### Direction
Using the data beneath this instruction, retype only the lines from the one that contains "What FreeCAD Python" down to the one that contains "# +X is to the", both included, exactly as they appear.

### Task inputs
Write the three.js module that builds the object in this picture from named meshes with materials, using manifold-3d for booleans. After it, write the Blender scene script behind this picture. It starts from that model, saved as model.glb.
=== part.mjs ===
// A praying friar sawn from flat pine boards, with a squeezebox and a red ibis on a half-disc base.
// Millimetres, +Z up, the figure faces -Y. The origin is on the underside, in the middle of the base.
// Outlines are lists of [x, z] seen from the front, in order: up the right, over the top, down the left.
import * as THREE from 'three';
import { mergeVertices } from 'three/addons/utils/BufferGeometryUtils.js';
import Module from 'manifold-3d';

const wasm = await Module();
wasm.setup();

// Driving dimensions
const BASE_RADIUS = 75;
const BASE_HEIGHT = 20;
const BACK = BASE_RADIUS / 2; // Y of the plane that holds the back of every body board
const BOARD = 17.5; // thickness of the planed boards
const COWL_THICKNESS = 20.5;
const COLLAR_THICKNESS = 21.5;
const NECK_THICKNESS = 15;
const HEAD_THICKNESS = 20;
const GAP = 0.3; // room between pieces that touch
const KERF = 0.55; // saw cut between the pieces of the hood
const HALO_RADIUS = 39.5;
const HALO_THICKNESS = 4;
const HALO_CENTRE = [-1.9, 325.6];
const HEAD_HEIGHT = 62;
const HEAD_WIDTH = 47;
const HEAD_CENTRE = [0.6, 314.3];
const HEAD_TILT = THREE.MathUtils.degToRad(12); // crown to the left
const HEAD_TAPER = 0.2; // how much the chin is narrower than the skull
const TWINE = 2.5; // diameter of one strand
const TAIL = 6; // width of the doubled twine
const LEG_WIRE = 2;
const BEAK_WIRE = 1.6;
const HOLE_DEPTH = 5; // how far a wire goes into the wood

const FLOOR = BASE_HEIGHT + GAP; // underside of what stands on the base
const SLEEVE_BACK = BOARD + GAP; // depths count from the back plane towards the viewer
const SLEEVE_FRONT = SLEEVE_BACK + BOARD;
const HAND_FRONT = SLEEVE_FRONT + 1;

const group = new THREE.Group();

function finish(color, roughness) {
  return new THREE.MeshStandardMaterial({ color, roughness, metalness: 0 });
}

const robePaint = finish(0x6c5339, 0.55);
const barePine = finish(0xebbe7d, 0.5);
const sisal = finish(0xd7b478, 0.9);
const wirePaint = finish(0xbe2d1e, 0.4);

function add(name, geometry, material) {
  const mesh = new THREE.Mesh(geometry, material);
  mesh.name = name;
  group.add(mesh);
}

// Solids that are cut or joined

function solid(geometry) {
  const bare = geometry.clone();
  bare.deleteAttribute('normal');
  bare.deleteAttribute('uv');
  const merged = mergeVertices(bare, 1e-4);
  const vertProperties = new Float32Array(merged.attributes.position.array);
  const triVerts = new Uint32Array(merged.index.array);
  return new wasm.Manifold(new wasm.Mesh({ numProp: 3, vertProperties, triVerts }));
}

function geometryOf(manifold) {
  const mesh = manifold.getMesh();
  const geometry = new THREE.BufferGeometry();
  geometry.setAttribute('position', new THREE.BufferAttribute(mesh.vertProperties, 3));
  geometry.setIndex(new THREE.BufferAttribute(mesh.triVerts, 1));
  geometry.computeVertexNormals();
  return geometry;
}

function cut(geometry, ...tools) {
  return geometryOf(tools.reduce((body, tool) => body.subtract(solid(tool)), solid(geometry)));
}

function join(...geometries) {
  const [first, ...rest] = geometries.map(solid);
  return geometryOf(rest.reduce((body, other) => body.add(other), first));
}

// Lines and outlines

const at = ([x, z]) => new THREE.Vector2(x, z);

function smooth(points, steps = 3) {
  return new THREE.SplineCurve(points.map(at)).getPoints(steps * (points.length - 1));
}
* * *
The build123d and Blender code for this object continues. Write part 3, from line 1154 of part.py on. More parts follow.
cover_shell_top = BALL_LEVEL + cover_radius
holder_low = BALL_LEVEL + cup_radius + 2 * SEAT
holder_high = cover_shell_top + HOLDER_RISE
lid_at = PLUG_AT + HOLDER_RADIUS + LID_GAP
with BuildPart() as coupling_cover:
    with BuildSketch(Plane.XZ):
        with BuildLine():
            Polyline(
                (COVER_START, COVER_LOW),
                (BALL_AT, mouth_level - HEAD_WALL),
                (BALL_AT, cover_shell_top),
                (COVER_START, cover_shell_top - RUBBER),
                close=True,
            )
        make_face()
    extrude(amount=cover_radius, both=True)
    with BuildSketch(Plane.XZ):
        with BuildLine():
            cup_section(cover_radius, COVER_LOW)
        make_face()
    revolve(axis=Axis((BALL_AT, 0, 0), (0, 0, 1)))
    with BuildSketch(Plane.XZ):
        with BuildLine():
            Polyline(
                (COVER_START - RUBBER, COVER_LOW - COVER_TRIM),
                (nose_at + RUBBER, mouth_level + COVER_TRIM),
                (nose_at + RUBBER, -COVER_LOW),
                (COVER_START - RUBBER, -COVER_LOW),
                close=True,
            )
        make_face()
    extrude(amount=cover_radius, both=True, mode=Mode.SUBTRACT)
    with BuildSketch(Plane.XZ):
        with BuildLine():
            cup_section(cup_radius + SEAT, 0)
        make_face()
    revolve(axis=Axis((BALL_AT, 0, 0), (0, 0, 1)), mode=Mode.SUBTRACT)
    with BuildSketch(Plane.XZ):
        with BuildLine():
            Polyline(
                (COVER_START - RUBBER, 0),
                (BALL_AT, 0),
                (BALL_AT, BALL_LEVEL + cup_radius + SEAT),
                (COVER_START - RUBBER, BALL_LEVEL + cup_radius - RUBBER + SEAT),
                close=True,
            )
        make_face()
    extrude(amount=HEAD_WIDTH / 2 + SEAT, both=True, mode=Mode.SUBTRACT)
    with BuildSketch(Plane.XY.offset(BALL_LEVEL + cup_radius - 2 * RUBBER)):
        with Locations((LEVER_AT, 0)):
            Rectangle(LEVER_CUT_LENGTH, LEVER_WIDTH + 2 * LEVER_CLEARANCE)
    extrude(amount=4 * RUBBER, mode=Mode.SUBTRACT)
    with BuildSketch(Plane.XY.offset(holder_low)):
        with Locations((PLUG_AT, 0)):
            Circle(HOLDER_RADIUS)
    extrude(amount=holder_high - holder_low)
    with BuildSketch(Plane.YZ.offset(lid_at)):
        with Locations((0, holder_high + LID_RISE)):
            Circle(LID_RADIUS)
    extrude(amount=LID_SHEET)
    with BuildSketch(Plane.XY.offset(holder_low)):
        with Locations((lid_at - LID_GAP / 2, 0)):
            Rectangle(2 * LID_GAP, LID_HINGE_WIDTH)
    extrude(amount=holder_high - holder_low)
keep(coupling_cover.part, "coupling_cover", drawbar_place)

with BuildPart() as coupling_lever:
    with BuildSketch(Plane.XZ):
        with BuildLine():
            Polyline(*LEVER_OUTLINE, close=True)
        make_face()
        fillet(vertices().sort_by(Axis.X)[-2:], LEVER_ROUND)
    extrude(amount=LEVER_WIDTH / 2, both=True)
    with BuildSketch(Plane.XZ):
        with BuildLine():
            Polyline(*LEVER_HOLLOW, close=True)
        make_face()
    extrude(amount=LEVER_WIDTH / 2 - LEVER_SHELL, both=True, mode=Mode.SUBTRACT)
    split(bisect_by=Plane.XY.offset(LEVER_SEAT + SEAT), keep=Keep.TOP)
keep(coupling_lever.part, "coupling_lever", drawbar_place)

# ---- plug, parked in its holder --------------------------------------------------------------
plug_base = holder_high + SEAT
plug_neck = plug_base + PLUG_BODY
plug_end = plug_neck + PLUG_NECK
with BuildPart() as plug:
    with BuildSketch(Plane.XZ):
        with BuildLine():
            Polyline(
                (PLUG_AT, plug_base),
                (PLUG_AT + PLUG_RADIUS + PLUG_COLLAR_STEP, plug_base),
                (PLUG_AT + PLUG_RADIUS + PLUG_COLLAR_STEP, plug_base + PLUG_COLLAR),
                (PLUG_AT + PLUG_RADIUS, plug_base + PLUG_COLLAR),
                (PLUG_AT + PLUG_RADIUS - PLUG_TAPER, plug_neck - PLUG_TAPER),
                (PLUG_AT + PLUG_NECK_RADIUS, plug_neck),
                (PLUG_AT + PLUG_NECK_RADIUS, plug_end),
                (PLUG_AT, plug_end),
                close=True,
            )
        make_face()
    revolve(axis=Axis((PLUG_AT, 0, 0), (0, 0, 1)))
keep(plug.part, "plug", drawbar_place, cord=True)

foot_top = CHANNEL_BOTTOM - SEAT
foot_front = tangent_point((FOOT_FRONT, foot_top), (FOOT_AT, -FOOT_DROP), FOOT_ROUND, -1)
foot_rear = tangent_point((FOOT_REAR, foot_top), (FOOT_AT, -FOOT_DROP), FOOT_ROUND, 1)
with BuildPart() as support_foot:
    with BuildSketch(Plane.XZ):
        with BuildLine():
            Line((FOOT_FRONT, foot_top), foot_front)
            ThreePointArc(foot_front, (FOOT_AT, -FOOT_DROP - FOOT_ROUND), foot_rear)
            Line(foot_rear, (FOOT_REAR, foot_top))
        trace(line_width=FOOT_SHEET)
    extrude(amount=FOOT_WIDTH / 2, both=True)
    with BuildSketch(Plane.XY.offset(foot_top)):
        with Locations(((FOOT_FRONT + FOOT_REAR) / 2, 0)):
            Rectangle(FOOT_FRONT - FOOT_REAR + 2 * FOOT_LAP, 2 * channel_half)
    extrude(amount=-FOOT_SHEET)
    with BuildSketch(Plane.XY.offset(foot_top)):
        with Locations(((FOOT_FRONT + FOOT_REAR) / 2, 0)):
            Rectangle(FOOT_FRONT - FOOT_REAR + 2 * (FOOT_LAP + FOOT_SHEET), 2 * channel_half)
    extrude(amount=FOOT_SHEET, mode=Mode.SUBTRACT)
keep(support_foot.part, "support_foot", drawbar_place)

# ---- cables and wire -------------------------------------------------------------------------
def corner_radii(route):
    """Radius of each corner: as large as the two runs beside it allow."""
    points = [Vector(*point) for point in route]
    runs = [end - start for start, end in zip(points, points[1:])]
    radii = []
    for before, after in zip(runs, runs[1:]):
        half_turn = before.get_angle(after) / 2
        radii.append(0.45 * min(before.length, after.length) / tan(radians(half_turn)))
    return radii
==
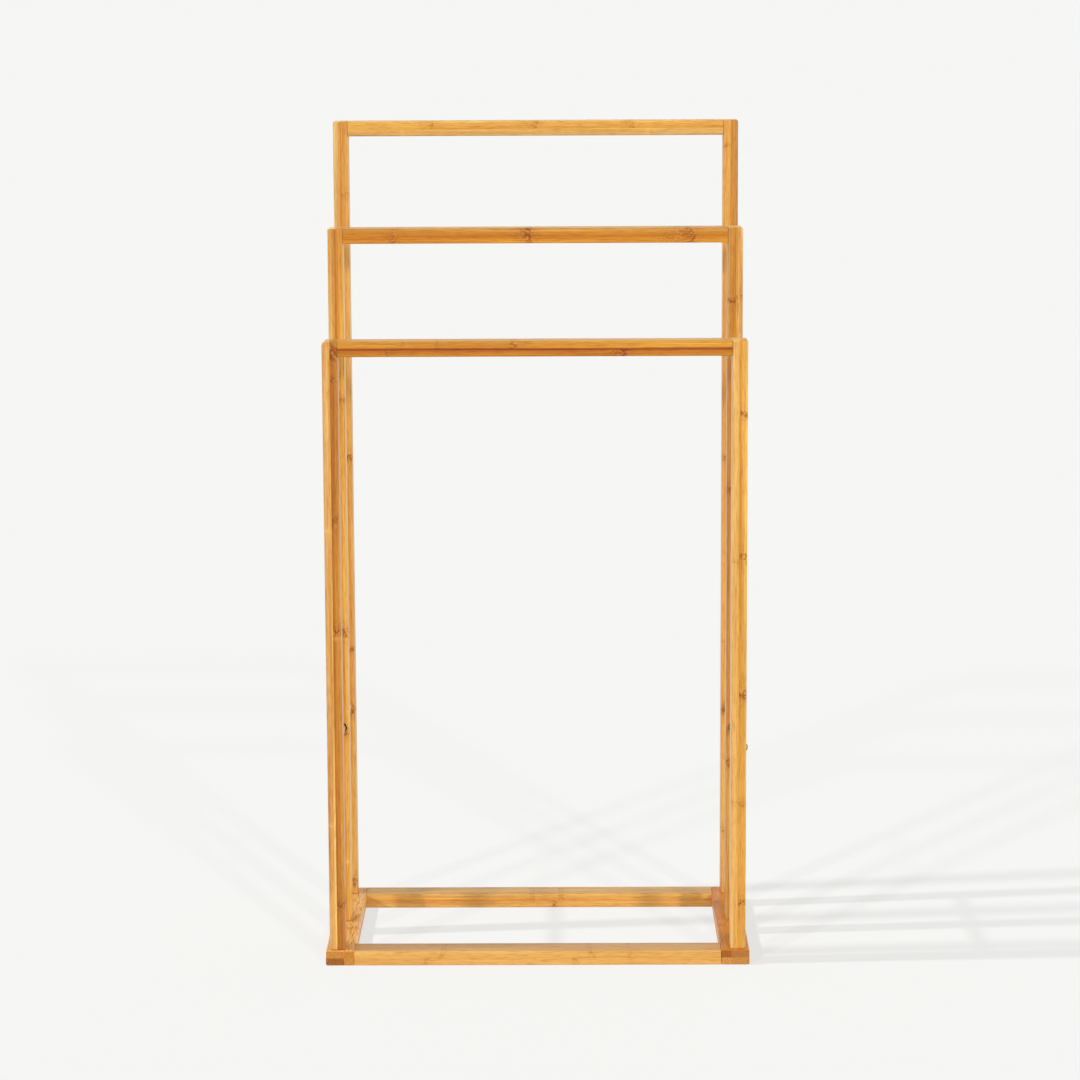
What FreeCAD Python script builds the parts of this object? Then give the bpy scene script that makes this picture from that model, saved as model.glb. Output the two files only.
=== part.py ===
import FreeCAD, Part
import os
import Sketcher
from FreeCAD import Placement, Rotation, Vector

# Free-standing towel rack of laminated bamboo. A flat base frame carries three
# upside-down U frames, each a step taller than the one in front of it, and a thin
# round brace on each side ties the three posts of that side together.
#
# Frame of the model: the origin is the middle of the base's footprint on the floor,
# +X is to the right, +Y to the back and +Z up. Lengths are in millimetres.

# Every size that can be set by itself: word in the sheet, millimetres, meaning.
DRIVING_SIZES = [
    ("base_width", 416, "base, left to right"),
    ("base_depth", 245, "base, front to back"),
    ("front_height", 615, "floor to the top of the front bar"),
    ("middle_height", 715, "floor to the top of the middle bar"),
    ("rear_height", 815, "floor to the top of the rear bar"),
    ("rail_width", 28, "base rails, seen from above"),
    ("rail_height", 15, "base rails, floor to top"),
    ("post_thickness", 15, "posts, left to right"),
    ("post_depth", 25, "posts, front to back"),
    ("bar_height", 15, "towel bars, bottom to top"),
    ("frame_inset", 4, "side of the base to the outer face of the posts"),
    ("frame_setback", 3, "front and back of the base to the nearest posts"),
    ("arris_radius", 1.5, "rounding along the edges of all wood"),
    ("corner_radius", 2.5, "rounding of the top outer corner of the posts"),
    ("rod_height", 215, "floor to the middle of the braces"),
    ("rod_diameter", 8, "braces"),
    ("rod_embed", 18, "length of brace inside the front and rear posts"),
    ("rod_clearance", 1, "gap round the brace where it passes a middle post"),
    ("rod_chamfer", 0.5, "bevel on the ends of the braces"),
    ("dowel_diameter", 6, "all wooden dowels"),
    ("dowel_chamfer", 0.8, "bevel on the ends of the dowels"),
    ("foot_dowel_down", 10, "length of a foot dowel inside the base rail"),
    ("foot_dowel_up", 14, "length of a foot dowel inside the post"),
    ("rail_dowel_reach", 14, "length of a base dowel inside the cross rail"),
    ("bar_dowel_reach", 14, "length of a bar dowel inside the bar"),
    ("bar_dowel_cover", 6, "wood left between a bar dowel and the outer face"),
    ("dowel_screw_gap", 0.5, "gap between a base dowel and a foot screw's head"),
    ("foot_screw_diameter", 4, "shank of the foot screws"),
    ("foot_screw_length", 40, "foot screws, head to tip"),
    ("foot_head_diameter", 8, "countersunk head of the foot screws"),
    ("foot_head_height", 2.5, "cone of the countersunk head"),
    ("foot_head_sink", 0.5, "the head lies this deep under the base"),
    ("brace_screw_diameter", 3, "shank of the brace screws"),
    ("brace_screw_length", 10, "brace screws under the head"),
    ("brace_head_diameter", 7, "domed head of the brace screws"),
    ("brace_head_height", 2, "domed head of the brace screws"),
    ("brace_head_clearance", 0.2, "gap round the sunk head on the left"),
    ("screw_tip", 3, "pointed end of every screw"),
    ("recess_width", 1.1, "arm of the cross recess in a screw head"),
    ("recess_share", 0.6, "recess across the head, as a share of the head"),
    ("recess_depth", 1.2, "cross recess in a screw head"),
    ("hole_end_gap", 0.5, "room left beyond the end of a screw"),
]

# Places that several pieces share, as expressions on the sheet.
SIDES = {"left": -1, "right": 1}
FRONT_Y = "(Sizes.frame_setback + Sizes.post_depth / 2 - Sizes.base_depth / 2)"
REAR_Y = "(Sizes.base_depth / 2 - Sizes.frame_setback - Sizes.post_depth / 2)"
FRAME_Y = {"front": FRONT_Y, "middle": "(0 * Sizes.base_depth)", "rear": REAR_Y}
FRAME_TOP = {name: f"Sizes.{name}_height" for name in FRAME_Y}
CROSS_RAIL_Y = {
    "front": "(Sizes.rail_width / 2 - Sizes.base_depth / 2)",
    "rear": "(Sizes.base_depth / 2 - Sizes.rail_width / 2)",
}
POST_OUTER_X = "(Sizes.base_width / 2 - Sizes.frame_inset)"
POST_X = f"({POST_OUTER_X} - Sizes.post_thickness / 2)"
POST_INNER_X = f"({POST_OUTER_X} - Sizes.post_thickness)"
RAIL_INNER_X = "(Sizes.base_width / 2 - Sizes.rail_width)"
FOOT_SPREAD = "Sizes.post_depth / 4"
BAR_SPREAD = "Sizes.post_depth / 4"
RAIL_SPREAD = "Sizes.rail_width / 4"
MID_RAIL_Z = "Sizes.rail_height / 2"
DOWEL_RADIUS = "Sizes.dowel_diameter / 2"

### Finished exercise
What FreeCAD Python script builds the parts of this object? Then give the bpy scene script that makes this picture from that model, saved as model.glb. Output the two files only.
=== part.py ===
import FreeCAD, Part
import os
import Sketcher
from FreeCAD import Placement, Rotation, Vector

# Free-standing towel rack of laminated bamboo. A flat base frame carries three
# upside-down U frames, each a step taller than the one in front of it, and a thin
# round brace on each side ties the three posts of that side together.
#
# Frame of the model: the origin is the middle of the base's footprint on the floor,
# +X is to the right, +Y to the back and +Z up. Lengths are in millimetres.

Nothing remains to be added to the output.